▶ AVAILABLE DATA
....

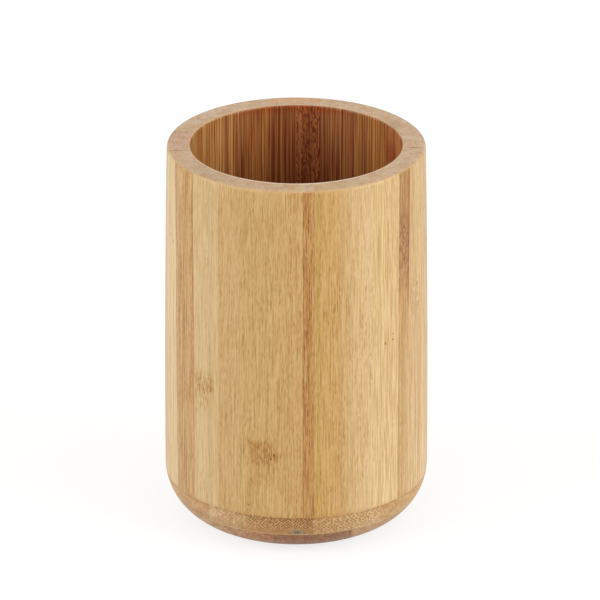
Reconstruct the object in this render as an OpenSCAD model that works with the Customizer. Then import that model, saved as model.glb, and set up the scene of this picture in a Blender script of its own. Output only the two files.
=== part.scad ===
// Bathroom tumbler turned from bamboo.
// Upright bamboo strips are glued side by side into a block, which is bored through and turned round.
// A two-ply bamboo board closes the lower end, and the round bottom corner is turned across both.
// The origin is the middle of the underside, +Z is up and -Y is the front.

/* [Body] */
// Diameter at the widest place, where the side meets the bottom corner
body_d = 75; // [68:1:84]
// Height from the table to the rim
body_h = 112; // [90:1:130]
// How far the side draws in on its way up to the rim
rim_draw_in = 1.1; // [0:0.1:2]
// Thickness of the wall at the rim
wall_t = 6.6; // [5.5:0.1:8]

/* [Rim] */
// Round on the outer edge of the rim
rim_outer_round = 1.2; // [0.6:0.1:2]
// Round on the inner edge of the rim
rim_inner_round = 0.8; // [0.4:0.1:1.4]

/* [Bottom] */
// Radius of the turned bottom corner
corner_r = 15.7; // [12:0.1:18]
// Depth taken off the corner's round by the flat that the cup stands on
foot_cut = 0.6; // [0.3:0.1:1.2]
// Thickness of the lower ply of the base board
lower_ply_t = 7; // [5:0.1:8]
// Thickness of the upper ply of the base board
upper_ply_t = 6.2; // [5:0.1:8]

/* [Hidden] */
$fn = 180;
overrun = 1;
body_r = body_d / 2;
bore_r = body_r - rim_draw_in - wall_t;
corner_h = corner_r - foot_cut;
seam_h = lower_ply_t + upper_ply_t;
side_bands = 12;

// Places of the joints across the front, left to right, as shares of the body's radius
front_joint_shares = [-0.900, -0.766, -0.581, 0.049, 0.135, 0.583, 0.764, 0.843];
// Places of the joints across the back on each side of its middle, left to right
back_left_joint_shares = [-0.790, -0.672, -0.427, -0.187];
back_right_joint_shares = [0.181, 0.427, 0.672, 0.790];
// Front and back edges of the strips at the two sides
left_edge_shares = [-0.160, 0.237];
right_edge_shares = [-0.123, 0.272];
// Places of the joints in the two plies of the base board, left to right
upper_ply_joint_shares = [-0.656, -0.352, 0.129, 0.635];
lower_ply_joint_shares = [-0.179, 0.416];
// How far into the wall the ply joint at the middle of the back lies
back_ply_share = 0.21;

front_xs = body_r * [-1, each front_joint_shares, 1];
back_left_xs = body_r * [-1, each back_left_joint_shares];
back_right_xs = body_r * [each back_right_joint_shares, 1];
left_ys = body_r * left_edge_shares;
right_ys = body_r * right_edge_shares;
back_ply_y = bore_r + back_ply_share * wall_t;
upper_ply_xs = body_r * [-1, each upper_ply_joint_shares, 1];
lower_ply_xs = body_r * [-1, each lower_ply_joint_shares, 1];

front_count = len(front_xs) - 1;
back_left_count = len(back_left_xs) - 1;
back_right_count = len(back_right_xs) - 1;
upper_ply_count = len(upper_ply_xs) - 1;
lower_ply_count = len(lower_ply_xs) - 1;

front_colours = ["#d9bc84", "#a97c4a", "#dcc188", "#cfa55c", "#99642f", "#cba461", "#d8bb84", "#855026", "#dec592"];
back_colours = ["#c69c60", "#b98a52", "#cba46a", "#c0945a", "#bd9156", "#c89f64", "#b6884f", "#cda76e"];
upper_ply_colours = ["#d9a873", "#cfa877", "#a97f4c", "#c9a56f", "#d6a26c"];
lower_ply_colours = ["#cfa66c", "#ad7040", "#d2ab72"];

// Radius of the side at a height: upright above the corner, then drawing in faster towards the rim
function side_r(z) = body_r - rim_draw_in * pow((z - corner_h) / (body_h - corner_h), 2);

// Half of the cup's outer outline, filled to the axis
module outer_outline() {
    round_h = body_h - rim_outer_round;
    round_x = side_r(round_h) - rim_outer_round;
    side_points = [
        for (i = [0:side_bands])
            let (z = corner_h + (round_h - corner_h) * i / side_bands) [side_r(z), z]
    ];
    polygon([[0, corner_h], each side_points, [0, round_h]]);
    translate([round_x, round_h]) circle(r = rim_outer_round);
    translate([0, corner_h]) square([round_x, body_h - corner_h]);
    intersection() {
        square([body_r, corner_h]);
        union() {
            square([body_r - corner_r, corner_h]);
            translate([body_r - corner_r, corner_h]) circle(r = corner_r);
        }
    }
}

// Half of the bore's outline, with the round on the inner edge of the rim
module bore_outline() {
    round_h = body_h - rim_inner_round;
    square([bore_r, body_h + overrun]);
    difference() {
        translate([0, round_h]) square([bore_r + rim_inner_round, rim_inner_round + overrun]);
        translate([bore_r + rim_inner_round, round_h]) circle(r = rim_inner_round);
    }
}

// The turned wall, before it is parted into its strips
module turned_wall() {
    rotate_extrude() difference() {
        outer_outline();
        bore_outline();
        square([body_d, seam_h]);
    }
}

// The turned base board, before it is parted into its plies and strips
module turned_board() {
    rotate_extrude() intersection() {
        outer_outline();
        square([body_d, seam_h]);
    }
}

// The strip of the wall that stands between two joints in X and two in Y
module wall_strip(x_low, x_high, y_low, y_high) {
    intersection() {
        turned_wall();
        translate([x_low, y_low, 0]) cube([x_high - x_low, y_high - y_low, body_h + overrun]);
    }
}

// The strip of the base board between two joints in X, from one ply joint to the next in Z
module board_strip(x_low, x_high, z_low, z_high) {
    intersection() {
        turned_board();
        translate([x_low, -body_d, z_low]) cube([x_high - x_low, 2 * body_d, z_high - z_low]);
    }
}

// Strip of the front: it reaches back to the side strip of its own side
module front_strip(i) {
    back_y = front_xs[i - 1] < 0 ? left_ys[0] : right_ys[0];
    color(front_colours[i - 1]) wall_strip(front_xs[i - 1], front_xs[i], -body_d, back_y);
}

// Strip at the left side
module left_strip() {
    color("#cda568") wall_strip(-body_d, 0, left_ys[0], left_ys[1]);
}

// Strip at the right side
module right_strip() {
    color("#d3ae74") wall_strip(0, body_d, right_ys[0], right_ys[1]);
}

// Strip of the back, left of its middle
module back_left_strip(i) {
    color(back_colours[i - 1]) wall_strip(back_left_xs[i - 1], back_left_xs[i], left_ys[1], body_d);
}

// Strip of the back, right of its middle
module back_right_strip(i) {
    color(back_colours[back_left_count + i - 1])
        wall_strip(back_right_xs[i - 1], back_right_xs[i], right_ys[1], body_d);
}

// Outer layer at the middle of the back
module back_centre_outer_ply() {
    color("#b9854c") wall_strip(back_left_xs[back_left_count], back_right_xs[0], back_ply_y, body_d);
}

// Inner layer at the middle of the back, left half
module back_centre_inner_left() {
    color("#c79f66") wall_strip(back_left_xs[back_left_count], 0, 0, back_ply_y);
}

// Inner layer at the middle of the back, right half
module back_centre_inner_right() {
    color("#ae7f49") wall_strip(0, back_right_xs[0], 0, back_ply_y);
}

// Strip of the upper ply of the base board
module base_upper_strip(i) {
    color(upper_ply_colours[i - 1]) board_strip(upper_ply_xs[i - 1], upper_ply_xs[i], lower_ply_t, seam_h);
}

// Strip of the lower ply of the base board
module base_lower_strip(i) {
    color(lower_ply_colours[i - 1]) board_strip(lower_ply_xs[i - 1], lower_ply_xs[i], 0, lower_ply_t);
}

for (i = [1:front_count])
    front_strip(i);
left_strip();
right_strip();
for (i = [1:back_left_count])
    back_left_strip(i);
for (i = [1:back_right_count])
    back_right_strip(i);
back_centre_outer_ply();
back_centre_inner_left();
back_centre_inner_right();
for (i = [1:upper_ply_count])
    base_upper_strip(i);
for (i = [1:lower_ply_count])
    base_lower_strip(i);
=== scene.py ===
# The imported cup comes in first. Its thirty glued pieces keep the shapes they were turned to, and
# each gets its own bamboo below, in the order in which the cup is put together.
import math
import bpy
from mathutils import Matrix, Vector

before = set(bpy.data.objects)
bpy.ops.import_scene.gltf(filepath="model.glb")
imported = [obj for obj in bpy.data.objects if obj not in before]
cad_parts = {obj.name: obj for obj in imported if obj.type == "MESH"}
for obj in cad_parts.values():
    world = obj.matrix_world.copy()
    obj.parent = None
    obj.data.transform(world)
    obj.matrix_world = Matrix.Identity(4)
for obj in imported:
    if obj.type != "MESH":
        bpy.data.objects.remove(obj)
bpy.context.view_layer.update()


# Golden front strips of the wall: upright bamboo, planed to width, glued edge to edge, then turned
# with the rest. Cut from deep in the stalk, they show their fibres as short dashes. The left
# one has the scar of a stalk's joint near its foot. Sanded, with one coat of satin lacquer.
MM = 1000.0             # millimetres in a metre
BODY_RADIUS = 37.5      # mm, outside of the wall just above the round corner
DRAW_IN = 1.1           # mm, how far the outside draws in by the rim
CORNER_HEIGHT = 15.1    # mm, top of the round corner
SEAM_HEIGHT = 13.2      # mm, joint between the wall and the board
RIM_HEIGHT = 112.0      # mm, sawn and eased top of the wall
EASED_DEPTH = 1.6       # mm, how far below the rim its sawn end and eased edges reach
OUTER_EDGE = 36.0       # mm, radius at which the rim's sawn end rounds over to the side
BORE_RADIUS = 29.8      # mm, inside of the wall
BORE_EDGE = 0.45        # mm, how far out from the bore its colour reaches at the mouth
ARRIS_HIGHLIGHT_WIDTH = 0.25      # mm, painted highlight along the sanded arris round the bore's mouth
ARRIS_HIGHLIGHT_SPREAD = 0.75     # mm, how much wider the painted highlight shows at the very front
DASH_LENGTH = 2.0       # mm, usual length of a fibre that rises out of the turned side
GRAIN_DEPTH = 0.00005   # m, how deep the grain is felt through the lacquer
ORIGIN = (0.0, 0.0, 0.0)
RIM_TONE = "#dcc1a1"
GRAIN_TINT = "#e0d0b0"
# tint of the painted shade along the rim's outer edge at the back
BACK_EDGE_SHADE_TINT = "#a49c92"
GOLDEN_BORE = "#d29b5a"


def tone(card):
    """A colour as on a paint card, turned into what a shader reads."""
    parts = [int(card[i:i + 2], 16) / 255 for i in (1, 3, 5)]
    return tuple(c / 12.92 if c <= 0.04045 else ((c + 0.055) / 1.055) ** 2.4 for c in parts) + (1.0,)


def put(tree, kind, feeds=None, **settings):
    """Puts one node on a tree and feeds its sockets with values or with other sockets."""
    step = tree.nodes.new(kind)
    for name, value in settings.items():
        setattr(step, name, value)
    for socket, value in (feeds or {}).items():
        if isinstance(value, bpy.types.NodeSocket):
            tree.links.new(value, step.inputs[socket])
        else:
            step.inputs[socket].default_value = tone(value) if isinstance(value, str) else value
    return step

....

▶ PROMPT
Repeat, exactly as they stand above, the lines from the line with "Strip of the lower" to the line with "bpy.data.objects.remove(obj)", both lines included.

▶ ANSWER TO THIS PROBLEM
// Strip of the lower ply of the base board
module base_lower_strip(i) {
    color(lower_ply_colours[i - 1]) board_strip(lower_ply_xs[i - 1], lower_ply_xs[i], 0, lower_ply_t);
}

for (i = [1:front_count])
    front_strip(i);
left_strip();
right_strip();
for (i = [1:back_left_count])
    back_left_strip(i);
for (i = [1:back_right_count])
    back_right_strip(i);
back_centre_outer_ply();
back_centre_inner_left();
back_centre_inner_right();
for (i = [1:upper_ply_count])
    base_upper_strip(i);
for (i = [1:lower_ply_count])
    base_lower_strip(i);
=== scene.py ===
# The imported cup comes in first. Its thirty glued pieces keep the shapes they were turned to, and
# each gets its own bamboo below, in the order in which the cup is put together.
import math
import bpy
from mathutils import Matrix, Vector

before = set(bpy.data.objects)
bpy.ops.import_scene.gltf(filepath="model.glb")
imported = [obj for obj in bpy.data.objects if obj not in before]
cad_parts = {obj.name: obj for obj in imported if obj.type == "MESH"}
for obj in cad_parts.values():
    world = obj.matrix_world.copy()
    obj.parent = None
    obj.data.transform(world)
    obj.matrix_world = Matrix.Identity(4)
for obj in imported:
    if obj.type != "MESH":
        bpy.data.objects.remove(obj)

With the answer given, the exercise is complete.